### MATERIAL PROVIDED
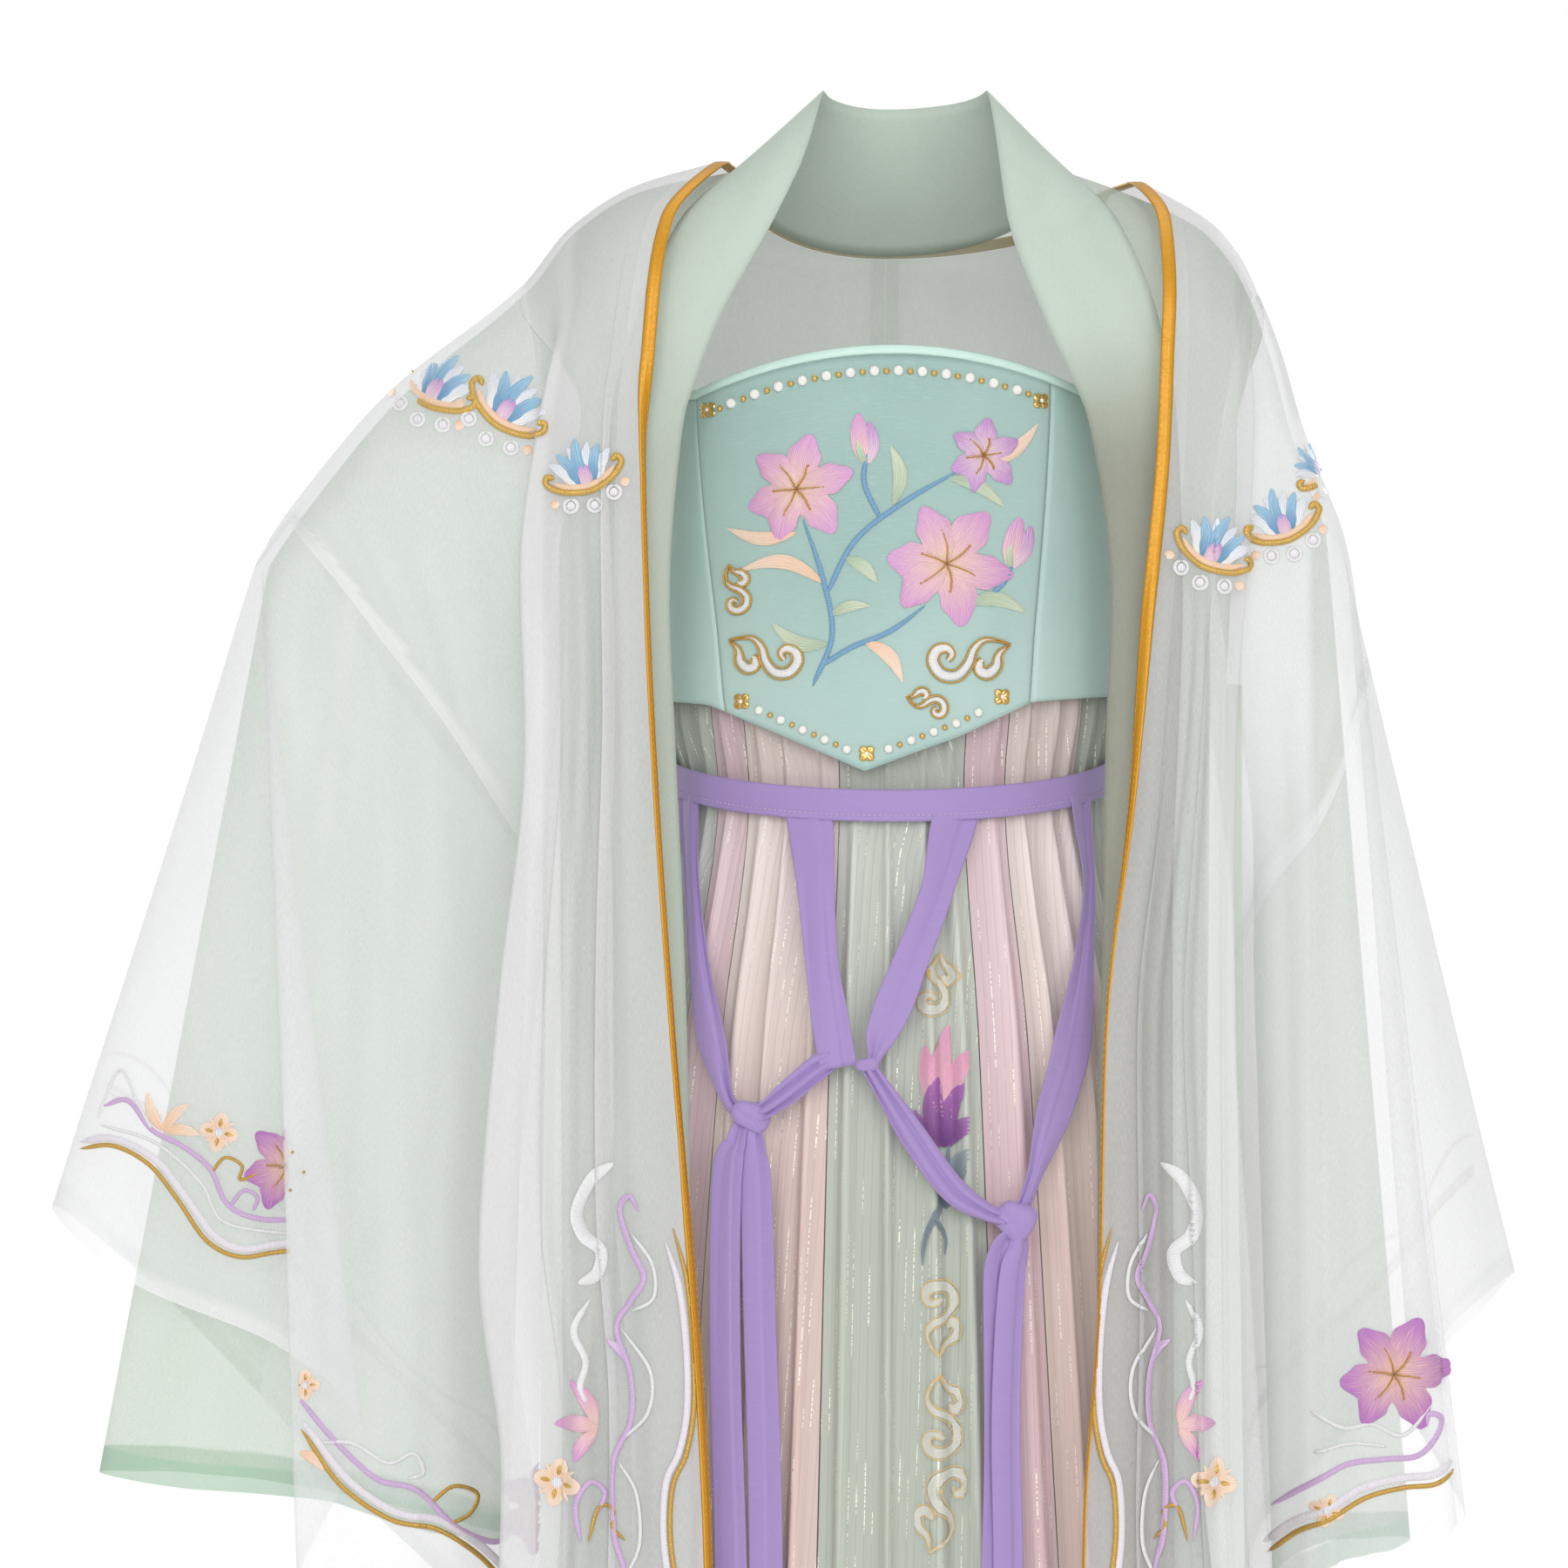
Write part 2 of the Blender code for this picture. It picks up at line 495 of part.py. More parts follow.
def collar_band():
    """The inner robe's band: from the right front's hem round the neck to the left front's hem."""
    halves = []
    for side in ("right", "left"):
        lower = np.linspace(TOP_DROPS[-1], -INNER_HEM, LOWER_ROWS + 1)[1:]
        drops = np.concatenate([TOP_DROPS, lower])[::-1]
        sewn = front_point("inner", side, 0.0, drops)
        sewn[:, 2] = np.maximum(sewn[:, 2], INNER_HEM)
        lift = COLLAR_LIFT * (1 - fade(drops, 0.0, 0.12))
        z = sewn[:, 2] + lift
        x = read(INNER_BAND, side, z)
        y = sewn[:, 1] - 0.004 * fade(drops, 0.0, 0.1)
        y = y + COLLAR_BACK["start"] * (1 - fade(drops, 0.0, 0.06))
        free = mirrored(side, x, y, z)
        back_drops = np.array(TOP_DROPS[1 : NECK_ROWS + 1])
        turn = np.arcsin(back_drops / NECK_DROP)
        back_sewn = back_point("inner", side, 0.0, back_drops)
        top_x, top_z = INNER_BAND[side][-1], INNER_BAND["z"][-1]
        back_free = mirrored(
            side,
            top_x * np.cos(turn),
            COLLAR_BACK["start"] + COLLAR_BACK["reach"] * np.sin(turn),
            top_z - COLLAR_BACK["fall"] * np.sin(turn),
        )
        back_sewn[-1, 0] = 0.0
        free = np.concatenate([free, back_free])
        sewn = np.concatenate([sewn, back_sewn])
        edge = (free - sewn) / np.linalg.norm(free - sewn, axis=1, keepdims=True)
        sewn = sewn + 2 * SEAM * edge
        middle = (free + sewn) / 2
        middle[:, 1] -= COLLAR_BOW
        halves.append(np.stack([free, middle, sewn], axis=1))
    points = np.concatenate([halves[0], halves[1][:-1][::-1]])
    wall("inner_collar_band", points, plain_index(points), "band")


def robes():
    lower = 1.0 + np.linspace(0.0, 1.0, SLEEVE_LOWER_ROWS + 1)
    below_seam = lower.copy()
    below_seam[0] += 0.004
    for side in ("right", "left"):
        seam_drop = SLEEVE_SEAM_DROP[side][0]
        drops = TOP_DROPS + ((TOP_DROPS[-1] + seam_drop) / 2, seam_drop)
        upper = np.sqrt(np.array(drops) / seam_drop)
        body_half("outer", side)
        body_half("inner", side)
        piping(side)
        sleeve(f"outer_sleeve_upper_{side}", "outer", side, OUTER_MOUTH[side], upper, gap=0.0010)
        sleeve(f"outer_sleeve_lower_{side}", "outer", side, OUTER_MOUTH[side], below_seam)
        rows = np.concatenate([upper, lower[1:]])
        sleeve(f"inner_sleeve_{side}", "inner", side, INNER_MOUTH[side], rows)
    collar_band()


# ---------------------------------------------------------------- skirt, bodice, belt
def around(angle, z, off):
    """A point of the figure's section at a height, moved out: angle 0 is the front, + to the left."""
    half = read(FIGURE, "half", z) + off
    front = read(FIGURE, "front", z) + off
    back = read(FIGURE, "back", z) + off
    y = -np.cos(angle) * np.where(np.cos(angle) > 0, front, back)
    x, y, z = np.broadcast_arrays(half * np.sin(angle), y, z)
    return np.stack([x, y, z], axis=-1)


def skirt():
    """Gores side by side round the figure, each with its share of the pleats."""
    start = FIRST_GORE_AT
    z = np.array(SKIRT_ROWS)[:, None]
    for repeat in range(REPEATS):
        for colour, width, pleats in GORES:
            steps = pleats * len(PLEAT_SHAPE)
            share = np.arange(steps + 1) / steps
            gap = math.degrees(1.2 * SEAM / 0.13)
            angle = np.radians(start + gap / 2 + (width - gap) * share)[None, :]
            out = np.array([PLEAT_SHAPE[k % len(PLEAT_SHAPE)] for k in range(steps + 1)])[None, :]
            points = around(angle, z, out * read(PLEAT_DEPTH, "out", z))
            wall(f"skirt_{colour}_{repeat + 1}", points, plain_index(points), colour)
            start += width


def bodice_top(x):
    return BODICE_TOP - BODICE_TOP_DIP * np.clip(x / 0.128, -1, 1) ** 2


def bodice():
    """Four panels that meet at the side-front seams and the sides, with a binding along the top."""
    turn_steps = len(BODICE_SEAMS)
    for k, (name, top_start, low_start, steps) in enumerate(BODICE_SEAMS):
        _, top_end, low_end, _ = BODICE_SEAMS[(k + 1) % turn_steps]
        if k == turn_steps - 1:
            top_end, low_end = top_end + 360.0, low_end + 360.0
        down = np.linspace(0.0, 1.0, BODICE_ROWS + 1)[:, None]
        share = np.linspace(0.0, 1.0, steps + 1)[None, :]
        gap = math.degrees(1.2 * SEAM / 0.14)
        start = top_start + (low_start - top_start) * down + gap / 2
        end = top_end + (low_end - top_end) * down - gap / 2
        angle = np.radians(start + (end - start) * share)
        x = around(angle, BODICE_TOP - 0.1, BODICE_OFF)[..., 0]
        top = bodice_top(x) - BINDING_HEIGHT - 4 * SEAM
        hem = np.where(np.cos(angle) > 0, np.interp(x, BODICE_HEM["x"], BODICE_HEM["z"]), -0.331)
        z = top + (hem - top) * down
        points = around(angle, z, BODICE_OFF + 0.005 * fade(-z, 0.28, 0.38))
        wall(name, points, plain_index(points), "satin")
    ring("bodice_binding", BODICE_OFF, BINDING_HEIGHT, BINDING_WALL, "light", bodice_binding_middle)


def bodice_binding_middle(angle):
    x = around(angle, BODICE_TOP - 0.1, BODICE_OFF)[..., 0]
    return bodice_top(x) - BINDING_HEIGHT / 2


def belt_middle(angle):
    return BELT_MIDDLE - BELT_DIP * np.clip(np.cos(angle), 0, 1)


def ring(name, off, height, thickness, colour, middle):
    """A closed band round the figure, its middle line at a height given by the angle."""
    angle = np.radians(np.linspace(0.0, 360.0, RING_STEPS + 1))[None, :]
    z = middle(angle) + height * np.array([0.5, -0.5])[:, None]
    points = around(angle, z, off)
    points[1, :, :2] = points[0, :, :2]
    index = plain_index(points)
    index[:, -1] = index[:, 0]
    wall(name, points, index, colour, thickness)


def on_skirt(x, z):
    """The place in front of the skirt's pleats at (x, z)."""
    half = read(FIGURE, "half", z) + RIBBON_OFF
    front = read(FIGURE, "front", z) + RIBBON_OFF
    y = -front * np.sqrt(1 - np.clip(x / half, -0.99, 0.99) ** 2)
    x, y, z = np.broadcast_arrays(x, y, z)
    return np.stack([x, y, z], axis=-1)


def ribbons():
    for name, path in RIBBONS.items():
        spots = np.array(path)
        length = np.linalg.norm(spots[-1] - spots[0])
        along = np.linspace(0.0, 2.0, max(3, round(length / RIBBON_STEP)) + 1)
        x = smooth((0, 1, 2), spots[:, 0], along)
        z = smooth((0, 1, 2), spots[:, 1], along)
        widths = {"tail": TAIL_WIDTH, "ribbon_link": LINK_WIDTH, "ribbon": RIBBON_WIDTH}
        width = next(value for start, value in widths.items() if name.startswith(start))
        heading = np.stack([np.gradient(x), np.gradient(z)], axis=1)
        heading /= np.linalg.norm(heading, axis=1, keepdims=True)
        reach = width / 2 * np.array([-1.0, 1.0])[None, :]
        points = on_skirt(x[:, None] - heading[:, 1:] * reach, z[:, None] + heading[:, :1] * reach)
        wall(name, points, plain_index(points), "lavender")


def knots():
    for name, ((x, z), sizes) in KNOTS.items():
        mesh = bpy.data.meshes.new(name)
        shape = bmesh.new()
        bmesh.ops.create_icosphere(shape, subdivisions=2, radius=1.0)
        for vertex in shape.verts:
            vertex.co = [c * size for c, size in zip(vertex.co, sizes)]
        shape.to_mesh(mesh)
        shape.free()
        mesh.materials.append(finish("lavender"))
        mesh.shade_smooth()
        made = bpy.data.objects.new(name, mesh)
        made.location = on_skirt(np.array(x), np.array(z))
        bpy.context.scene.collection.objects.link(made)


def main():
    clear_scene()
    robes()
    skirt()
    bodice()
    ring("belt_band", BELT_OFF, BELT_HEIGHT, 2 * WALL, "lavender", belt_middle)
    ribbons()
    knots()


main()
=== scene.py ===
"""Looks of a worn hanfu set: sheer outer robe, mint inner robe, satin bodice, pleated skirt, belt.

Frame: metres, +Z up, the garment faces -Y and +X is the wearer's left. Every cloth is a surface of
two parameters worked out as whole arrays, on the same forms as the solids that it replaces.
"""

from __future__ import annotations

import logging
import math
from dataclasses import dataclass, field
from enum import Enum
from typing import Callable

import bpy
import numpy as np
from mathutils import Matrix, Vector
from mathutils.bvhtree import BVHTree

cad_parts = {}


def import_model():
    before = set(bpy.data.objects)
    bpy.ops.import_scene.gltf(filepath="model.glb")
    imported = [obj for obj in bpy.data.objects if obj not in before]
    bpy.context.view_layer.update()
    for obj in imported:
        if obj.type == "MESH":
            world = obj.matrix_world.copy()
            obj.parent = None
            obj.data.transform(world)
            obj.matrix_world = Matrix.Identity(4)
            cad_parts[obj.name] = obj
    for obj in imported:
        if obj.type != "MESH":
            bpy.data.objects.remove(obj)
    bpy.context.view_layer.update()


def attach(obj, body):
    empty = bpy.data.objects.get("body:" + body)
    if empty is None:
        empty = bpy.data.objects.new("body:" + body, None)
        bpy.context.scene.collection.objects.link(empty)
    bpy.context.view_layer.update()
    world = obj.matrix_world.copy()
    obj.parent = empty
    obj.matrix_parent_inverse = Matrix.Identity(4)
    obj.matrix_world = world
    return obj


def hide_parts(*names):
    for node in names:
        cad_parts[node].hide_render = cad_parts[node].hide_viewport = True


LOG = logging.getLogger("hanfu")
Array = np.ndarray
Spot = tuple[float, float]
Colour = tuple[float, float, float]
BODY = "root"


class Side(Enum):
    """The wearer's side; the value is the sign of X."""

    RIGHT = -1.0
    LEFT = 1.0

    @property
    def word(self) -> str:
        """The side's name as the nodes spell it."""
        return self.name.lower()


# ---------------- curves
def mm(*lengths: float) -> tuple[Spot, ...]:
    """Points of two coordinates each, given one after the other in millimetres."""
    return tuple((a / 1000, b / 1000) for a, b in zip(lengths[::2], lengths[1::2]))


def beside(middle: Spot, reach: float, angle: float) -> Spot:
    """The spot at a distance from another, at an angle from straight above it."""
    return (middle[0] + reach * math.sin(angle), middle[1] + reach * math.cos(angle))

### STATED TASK
Take the listing above and repeat exactly the lines from the one containing "BELT_OFF, BELT_HEIGHT, 2" through the one containing "obj.matrix_world = world", both included.

### THE RESULT
    ring("belt_band", BELT_OFF, BELT_HEIGHT, 2 * WALL, "lavender", belt_middle)
    ribbons()
    knots()


main()
=== scene.py ===
"""Looks of a worn hanfu set: sheer outer robe, mint inner robe, satin bodice, pleated skirt, belt.

Frame: metres, +Z up, the garment faces -Y and +X is the wearer's left. Every cloth is a surface of
two parameters worked out as whole arrays, on the same forms as the solids that it replaces.
"""

from __future__ import annotations

import logging
import math
from dataclasses import dataclass, field
from enum import Enum
from typing import Callable

import bpy
import numpy as np
from mathutils import Matrix, Vector
from mathutils.bvhtree import BVHTree

cad_parts = {}


def import_model():
    before = set(bpy.data.objects)
    bpy.ops.import_scene.gltf(filepath="model.glb")
    imported = [obj for obj in bpy.data.objects if obj not in before]
    bpy.context.view_layer.update()
    for obj in imported:
        if obj.type == "MESH":
            world = obj.matrix_world.copy()
            obj.parent = None
            obj.data.transform(world)
            obj.matrix_world = Matrix.Identity(4)
            cad_parts[obj.name] = obj
    for obj in imported:
        if obj.type != "MESH":
            bpy.data.objects.remove(obj)
    bpy.context.view_layer.update()


def attach(obj, body):
    empty = bpy.data.objects.get("body:" + body)
    if empty is None:
        empty = bpy.data.objects.new("body:" + body, None)
        bpy.context.scene.collection.objects.link(empty)
    bpy.context.view_layer.update()
    world = obj.matrix_world.copy()
    obj.parent = empty
    obj.matrix_parent_inverse = Matrix.Identity(4)
    obj.matrix_world = world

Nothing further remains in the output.